When the book was published it caused quite a stir in Texas because of its negative portrayal of the Texas Rangers. The chief editor at the University of Texas Press asked Paredes to delete his critical references to Walter Prescott Webb, J. Frank Dobie, and the Texas Rangers. The book was eventually published in spite of his refusal to make any changes. The timing of its publication was crucial, in 1958, for its powerful influence on Chicano students and intellectuals, since it came out just before the start of the Chicano movement of the 1960s. Its intellectual and political impact on a whole generation of Chicano scholars cannot be overstated.

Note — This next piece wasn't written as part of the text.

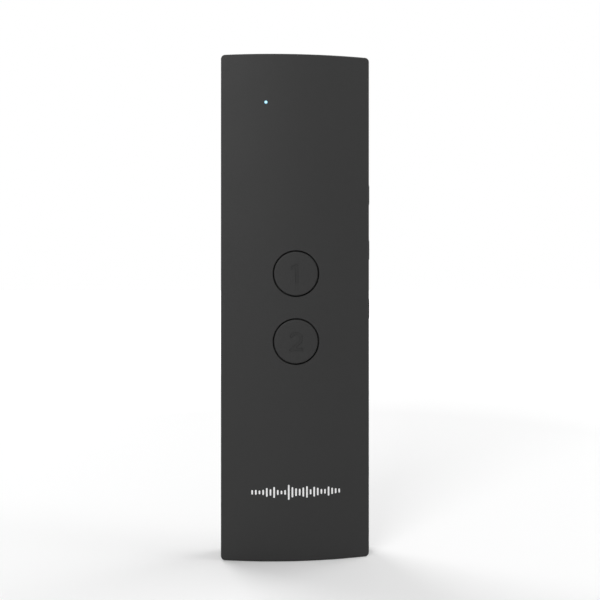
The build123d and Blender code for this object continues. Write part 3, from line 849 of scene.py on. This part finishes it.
woven_cloth = piece("woven_cloth", woven_sheet(), acoustic_cloth, "housing")
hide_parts("grille_cloth")
print("cloth, mm:", round(cloth_width / mm, 1), "by", round(cloth_length / mm, 1))

# %% [markdown]
# ### Front keys
#
# Both keys follow the front's shallow curve, so they vanish when a finger slides over
# them. A cylinder would stand proud at its sides, so the round body is turned from a profile
# whose front rings read their depth from the same arc as the shell. The edge is rounded by a
# quarter of a millimetre, as a mould needs, and that is what makes the ring round the key
# read as a dark line. Ears on the flange stop the key turning, and a post behind the face
# pushes the switch.

# %% The front's arc
front_radius = 97.4 * mm
shell_low, shell_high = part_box("front_shell")
front_apex = shell_low.y
front_edge = shell_high.x


def front_depth(x):
    """Y of the front at a distance x from the middle."""
    return front_apex + front_radius - math.sqrt(front_radius ** 2 - x ** 2)


print("drop of the front at its edge, mm:", round((front_depth(front_edge) - front_apex) / mm, 2))

# %% Profile of a front key
key_radius = 6.16 * mm
key_edge = 0.26 * mm
key_edge_steps = 4
key_rings = (0.0, 1.2, 2.4, 3.6, 4.8, 5.6)      # on the face, in mm from the middle
key_face_depth = 1.2 * mm
key_core_radius = 5.26 * mm
flange_radius = 7.16 * mm
flange_front = -3.75 * mm
flange_back = -3.05 * mm


def key_profile():
    """From the middle of the front to the middle of the back: each radius, and its Y at a given x."""
    follow = [(ring * mm, 0.0) for ring in key_rings]
    for step in range(key_edge_steps + 1):
        angle = math.radians(90.0) * step / key_edge_steps
        follow.append((key_radius - key_edge * (1 - math.sin(angle)), key_edge * (1 - math.cos(angle))))
    face_back = front_apex + key_face_depth
    level = [(key_radius, flange_front), (flange_radius, flange_front), (flange_radius, flange_back),
             (key_core_radius, flange_back), (key_core_radius, face_back), (0.0, face_back)]
    curved = [(radius, lambda x, sunk=sunk: front_depth(x) + sunk) for radius, sunk in follow]
    return curved + [(radius, lambda x, y=y: y) for radius, y in level]


print("rings of a key:", len(key_profile()))

# %% Turn a profile
turn_steps = 96


def turned(profile, centre_z):
    """Sweep a profile round a line parallel to Y."""
    mesh = bmesh.new()
    rings = []
    for radius, depth in profile:
        count = turn_steps if radius else 1
        angles = [2 * math.pi * i / turn_steps for i in range(count)]
        spots = [(radius * math.cos(a), radius * math.sin(a)) for a in angles]
        rings.append([mesh.verts.new((x, depth(x), centre_z + z)) for x, z in spots])
    for inner, outer in zip(rings, rings[1:]):
        for i in range(turn_steps):
            j = (i + 1) % turn_steps
            corners = [inner[i % len(inner)], outer[i % len(outer)],
                       outer[j % len(outer)], inner[j % len(inner)]]
            mesh.faces.new(list(dict.fromkeys(corners)))
    bmesh.ops.recalc_face_normals(mesh, faces=mesh.faces)
    return mesh


trial = turned(key_profile(), 0.0)
print("faces of a turned key:", len(trial.faces))
trial.free()

# %% [markdown]
# The post and the ears aren't round, so turning can't make them. They start as plain bars that
# reach a little into the turned body, and a boolean modifier works out where the two skins
# meet and keeps one. Its exact solver is slower than the fast one, and copes with faces
# that lie in one plane, as the ears' faces do. It can leave needles of no width along the
# cut, so these are dissolved at once.

# %% Bars for the post and the ears
post_half = 1.8 * mm
ear_end = 8.06 * mm
ear_half = 1.2 * mm
join_depth = 0.3 * mm         # how far a joined bar starts inside the key


def bar(low, high):
    """A plain bar between two corners, used only to join."""
    mesh = bmesh.new()
    bmesh.ops.create_cube(mesh, size=1.0)
    for vertex in mesh.verts:
        vertex.co = [l + (h - l) * (c + 0.5) for l, h, c in zip(low, high, vertex.co)]
    return mesh


def key_bars(centre_z):
    """The corners of a key's post and of its two ears."""
    post_front = front_apex + key_face_depth - join_depth
    corners = [((-post_half, post_front, centre_z - post_half),
                (post_half, flange_back, centre_z + post_half))]
    for side in (-1, 1):
        near, far = sorted((side * (key_core_radius + join_depth), side * ear_end))
        corners.append(((near, flange_front, centre_z - ear_half),
                        (far, flange_back, centre_z + ear_half)))
    return corners


print("bars joined to a key:", len(key_bars(0.0)))

# %% Join and cut
needle_width = 0.0005 * mm


def tool(mesh):
    """A loose helper object for joining or cutting."""
    data = bpy.data.meshes.new("tool")
    mesh.to_mesh(data)
    mesh.free()
    made = bpy.data.objects.new("tool", data)
    bpy.context.scene.collection.objects.link(made)
    return made


def shape(target, helper, operation):
    """Join a helper to a piece or cut it out of the piece, and throw the helper away."""
    change = target.modifiers.new("shape", "BOOLEAN")
    change.object = helper
    change.operation = operation
    change.solver = "EXACT"
    drawn = target.evaluated_get(bpy.context.evaluated_depsgraph_get())
    result = bpy.data.meshes.new_from_object(drawn)
    target.modifiers.clear()
    clean = bmesh.new()
    clean.from_mesh(result)
    bmesh.ops.dissolve_degenerate(clean, edges=clean.edges, dist=needle_width)
    clean.to_mesh(result)
    clean.free()
    target.data = result
    bpy.data.objects.remove(helper)


print("needles go below, mm:", needle_width / mm)

# %% [markdown]
# The numbers on the keys, the ink on the front and the raised marks on the side keys are all
# flat figures with a small height. Each is drawn as an outline in two numbers, a and b, and one
# function closes it into a solid: a top, a foot and the walls between. Where a and b lie on
# the object is left to a second function, so one outline can follow the curved front or
# stand on a side.

# %% Thin solids from outlines
def thin_solids(outlines, lay, rise, sink):
    """Closed thin solids: each outline is laid on a surface, a rise above it and a sink below."""
    mesh = bmesh.new()
    for outline in outlines:
        top = [mesh.verts.new(lay(a, b, rise)) for a, b in outline]
        foot = [mesh.verts.new(lay(a, b, -sink)) for a, b in outline]
        mesh.faces.new(top)
        mesh.faces.new(foot[::-1])
        for i in range(len(outline)):
            j = (i + 1) % len(outline)
            mesh.faces.new((top[j], top[i], foot[i], foot[j]))
    bmesh.ops.recalc_face_normals(mesh, faces=mesh.faces)
    return mesh


trial = thin_solids([[(0, 0), (1, 0), (0, 1)]], lambda a, b, rise: (a, b, rise), 1, 0)
print("faces from a triangle:", len(trial.faces))
trial.free()

# %% [markdown]
# Each front key carries its number, sunk into its face. A text object would bring a font's own
# outline, with far more points than a moulded number has. Here a stroke of even width is drawn:
# straight runs by their corners, and the round part of the 2 as two arcs.

# %% Outline of the 1
number_half = 2.7             # half the height, in mm like the rest of the outlines
stroke = 0.9
upright_right = 0.65
flag_tip = -1.45
flag_low, flag_high = 0.95, 1.85      # lower and upper corner of the flag's tip
flag_root = 1.55              # where the flag's lower side meets the upright
flag_slant = 0.15             # how far the flag's upper side starts right of the upright's left


def outline_one():
    """An upright stroke with a slanted flag."""
    left = upright_right - stroke
    return [(upright_right, number_half), (upright_right, -number_half), (left, -number_half),
            (left, flag_root), (flag_tip, flag_low), (flag_tip, flag_high),
            (left + flag_slant, number_half)]


print("points of the 1:", len(outline_one()))

# %% Outline of the 2
bowl = 1.95                   # outer radius of the round part
bowl_start, bowl_end = 168.0, -50.0      # degrees
bowl_steps = 14
heel = -2.26                  # where the slanted stroke meets the left end of the foot


def arc(middle, radius, start, end):
    """Points along an arc from one angle to another, in degrees."""
    angles = [math.radians(start + (end - start) * i / bowl_steps) for i in range(bowl_steps + 1)]
    return [(middle[0] + radius * math.cos(a), middle[1] + radius * math.sin(a)) for a in angles]


def outline_two():
    """A bowl, a slanted stroke and a foot."""
    centre = (0.0, number_half - bowl)
    foot = stroke - number_half
    ends = [(0.0, foot), (bowl, foot), (bowl, -number_half), (-bowl, -number_half), (-bowl, heel)]
    return (arc(centre, bowl, bowl_start, bowl_end) + ends
            + arc(centre, bowl - stroke, bowl_end, bowl_start))


print("points of the 2:", len(outline_two()))

# %% [markdown]
# A number drawn on with colour would look printed, so it is a real recess: its solid is cut out
# of the key. The cutter stands well out of the face, because a cutter that ends in the same
# surface leaves a ragged skin.

# %% Both keys
number_depth = 0.22 * mm
number_reach = 0.8 * mm       # how far the cutter stands out of the face


def engraved_key(body, number):
    """A front key with its post, its ears and its sunk number."""
    lowest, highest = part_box(body + "_cap")
    centre_z = (lowest.z + highest.z) / 2
    blank = turned(key_profile(), centre_z)
    made = piece(body + "_cap_numbered", blank, key_plastic, body)
    for near, far in key_bars(centre_z):
        shape(made, tool(bar(near, far)), "UNION")
    cutter = thin_solids([number], lambda a, b, rise: (a * mm, front_apex - rise, centre_z + b * mm),
                         number_reach, number_depth)
    shape(made, tool(cutter), "DIFFERENCE")
    settle(made)
    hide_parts(body + "_cap")
    return made


for body, number in (("key_one", outline_one()), ("key_two", outline_two())):
    made = engraved_key(body, number)
    print(made.name, "is finished with", len(made.data.polygons), "faces")
print("numbers sunk, mm:", round(number_depth / mm, 2))

# %% [markdown]
# ### Printed strip
#
# The lower front carries a fine white print. Here it is a row of thin upright
# bars, like the trace of a spoken sentence. Pad printing lays an ink film of some hundredths of
# a millimetre on the curve. A mask in the shell's finish could paint it, but its edges would be
# coarse, so every bar is a thin closed solid that follows the arc and
# sinks a little into the shell. Heights come from a sum of waves under a bell, so the row looks
# spoken and still comes out the same each time.

# %% Ink
pinhole_size = 0.05 * mm
pinhole_depth = 0.003 * mm
cover_size = 1.2 * mm


def ink_surface(recipe):
    """White ink of uneven cover with fine pinholes."""
    pinholes = recipe.noise(pinhole_size, roughness=0.6)
    cover = recipe.noise(cover_size)
    return {"Base Color": recipe.mix(grey(0.88), grey(0.95), cover),
            "Roughness": 0.48 + pinholes * 0.08, "Specular IOR Level": 0.4,
            "Normal": recipe.relief(pinholes, pinhole_depth)}


white_ink = finish("white_ink", ink_surface)
print("ink:", white_ink.name)

# %% Outline of a bar
end_steps = 6


def round_bar(centre, half_length, half_width):
    """The outline of an upright bar with round ends, from its middle and half sizes."""
    a, b = centre
    points = []
    for end in (1, -1):
        for step in range(end_steps + 1):
            angle = math.pi * step / end_steps + (0.0 if end > 0 else math.pi)
            points.append((a + half_width * math.cos(angle),
                           b + end * (half_length - half_width) + half_width * math.sin(angle)))
    return points


print("points of a bar:", len(round_bar((0, 0), 2, 1)))

# %% Heights of the bars
bar_count = 25
bar_least = 0.45 * mm          # half height of the lowest bar
bar_most = 2.2 * mm            # half height of the highest
bell_power = 0.6               # below 1, the bell has a broad top
# the strength of each wave, its turn from bar to bar and its start, in radians
voice_waves = ((0.55, 1.7, 0.4), (0.35, 2.9, 1.1), (0.25, 0.6, 0.0))


def bar_half_height(i):
    """Half the height of one bar: waves under a bell."""
    share = (i - (bar_count - 1) / 2) / (bar_count / 2)
    bell = math.cos(share * math.pi / 2) ** bell_power
    voice = abs(sum(strength * math.sin(turn * i + start) for strength, turn, start in voice_waves))
    return bar_least + (bar_most - bar_least) * min(1.0, voice) * bell


print("half heights, mm:", [round(bar_half_height(i) / mm, 2) for i in range(bar_count)])

# %% The row of bars
bar_pitch = 1.02 * mm
bar_half_width = 0.23 * mm
print_height = 19.4 * mm
ink_film = 0.02 * mm


def on_front(x, z, rise):
    """A point a rise ahead of the curved front."""
    return (x, front_depth(x) - rise, z)


centres = [((i - (bar_count - 1) / 2) * bar_pitch, print_height) for i in range(bar_count)]
rows = [round_bar(centre, bar_half_height(i), bar_half_width) for i, centre in enumerate(centres)]
piece("voice_print", thin_solids(rows, on_front, ink_film, ink_film), white_ink, "housing")
print("width of the row, mm:", round((bar_count - 1) * bar_pitch / mm, 2))

# %% [markdown]
# ### Marks on the side keys
#
# Keys on an edge are found by touch, so the two volume keys carry a raised plus and minus, and
# the power key above them stays smooth. A relief in the finish would show, but a finger would
# find nothing and the mesh would be bare. So the marks are moulded with the key: the same thin
# solids as the ink, only taller, and laid on the flat of the key.

# %% Raised marks
mark_rise = 0.06 * mm
mark_sink = 0.05 * mm
mark_half_length = 0.62 * mm
mark_half_width = 0.13 * mm


def cross(centre, half_length, half_width):
    """The outline of a plus sign."""
    a, b = centre
    l, w = half_length, half_width
    steps = [(w, w), (w, l), (-w, l), (-w, w), (-l, w), (-l, -w),
             (-w, -w), (-w, -l), (w, -l), (w, -w), (l, -w), (l, w)]
    return [(a + p, b + q) for p, q in steps]


def side_mark(body, outline):
    """A raised mark in the middle of a side key's face."""
    lowest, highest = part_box(body + "_cap")
    centre = ((lowest.y + highest.y) / 2, (lowest.z + highest.z) / 2)

    def on_key(y, z, rise):
        return (highest.x + rise, y, z)

    drawn = [outline(centre, mark_half_length, mark_half_width)]
    mark = thin_solids(drawn, on_key, mark_rise, mark_sink)
    return piece(body + "_mark", mark, side_key_plastic, body)


marks = [side_mark("volume_up_key", cross), side_mark("volume_down_key", round_bar)]
print("marks:", [mark.name for mark in marks])

# %% [markdown]
# ## Size of the finished thing
#
# The dressed model has to keep the size of the solids.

Almost all publications on Chicanos and Mexicanos up to that date had been written by Anglo American sociologists or anthropologists, and the few published Hispano scholars, such as Aurelio Espinosa and Arthur Campa, were only known within a narrow circle of folklore specialists. Gregorio Cortez, the border hero, and Américo Paredes, the scholar hero, both became figures that young Chicano students could respect and emulate.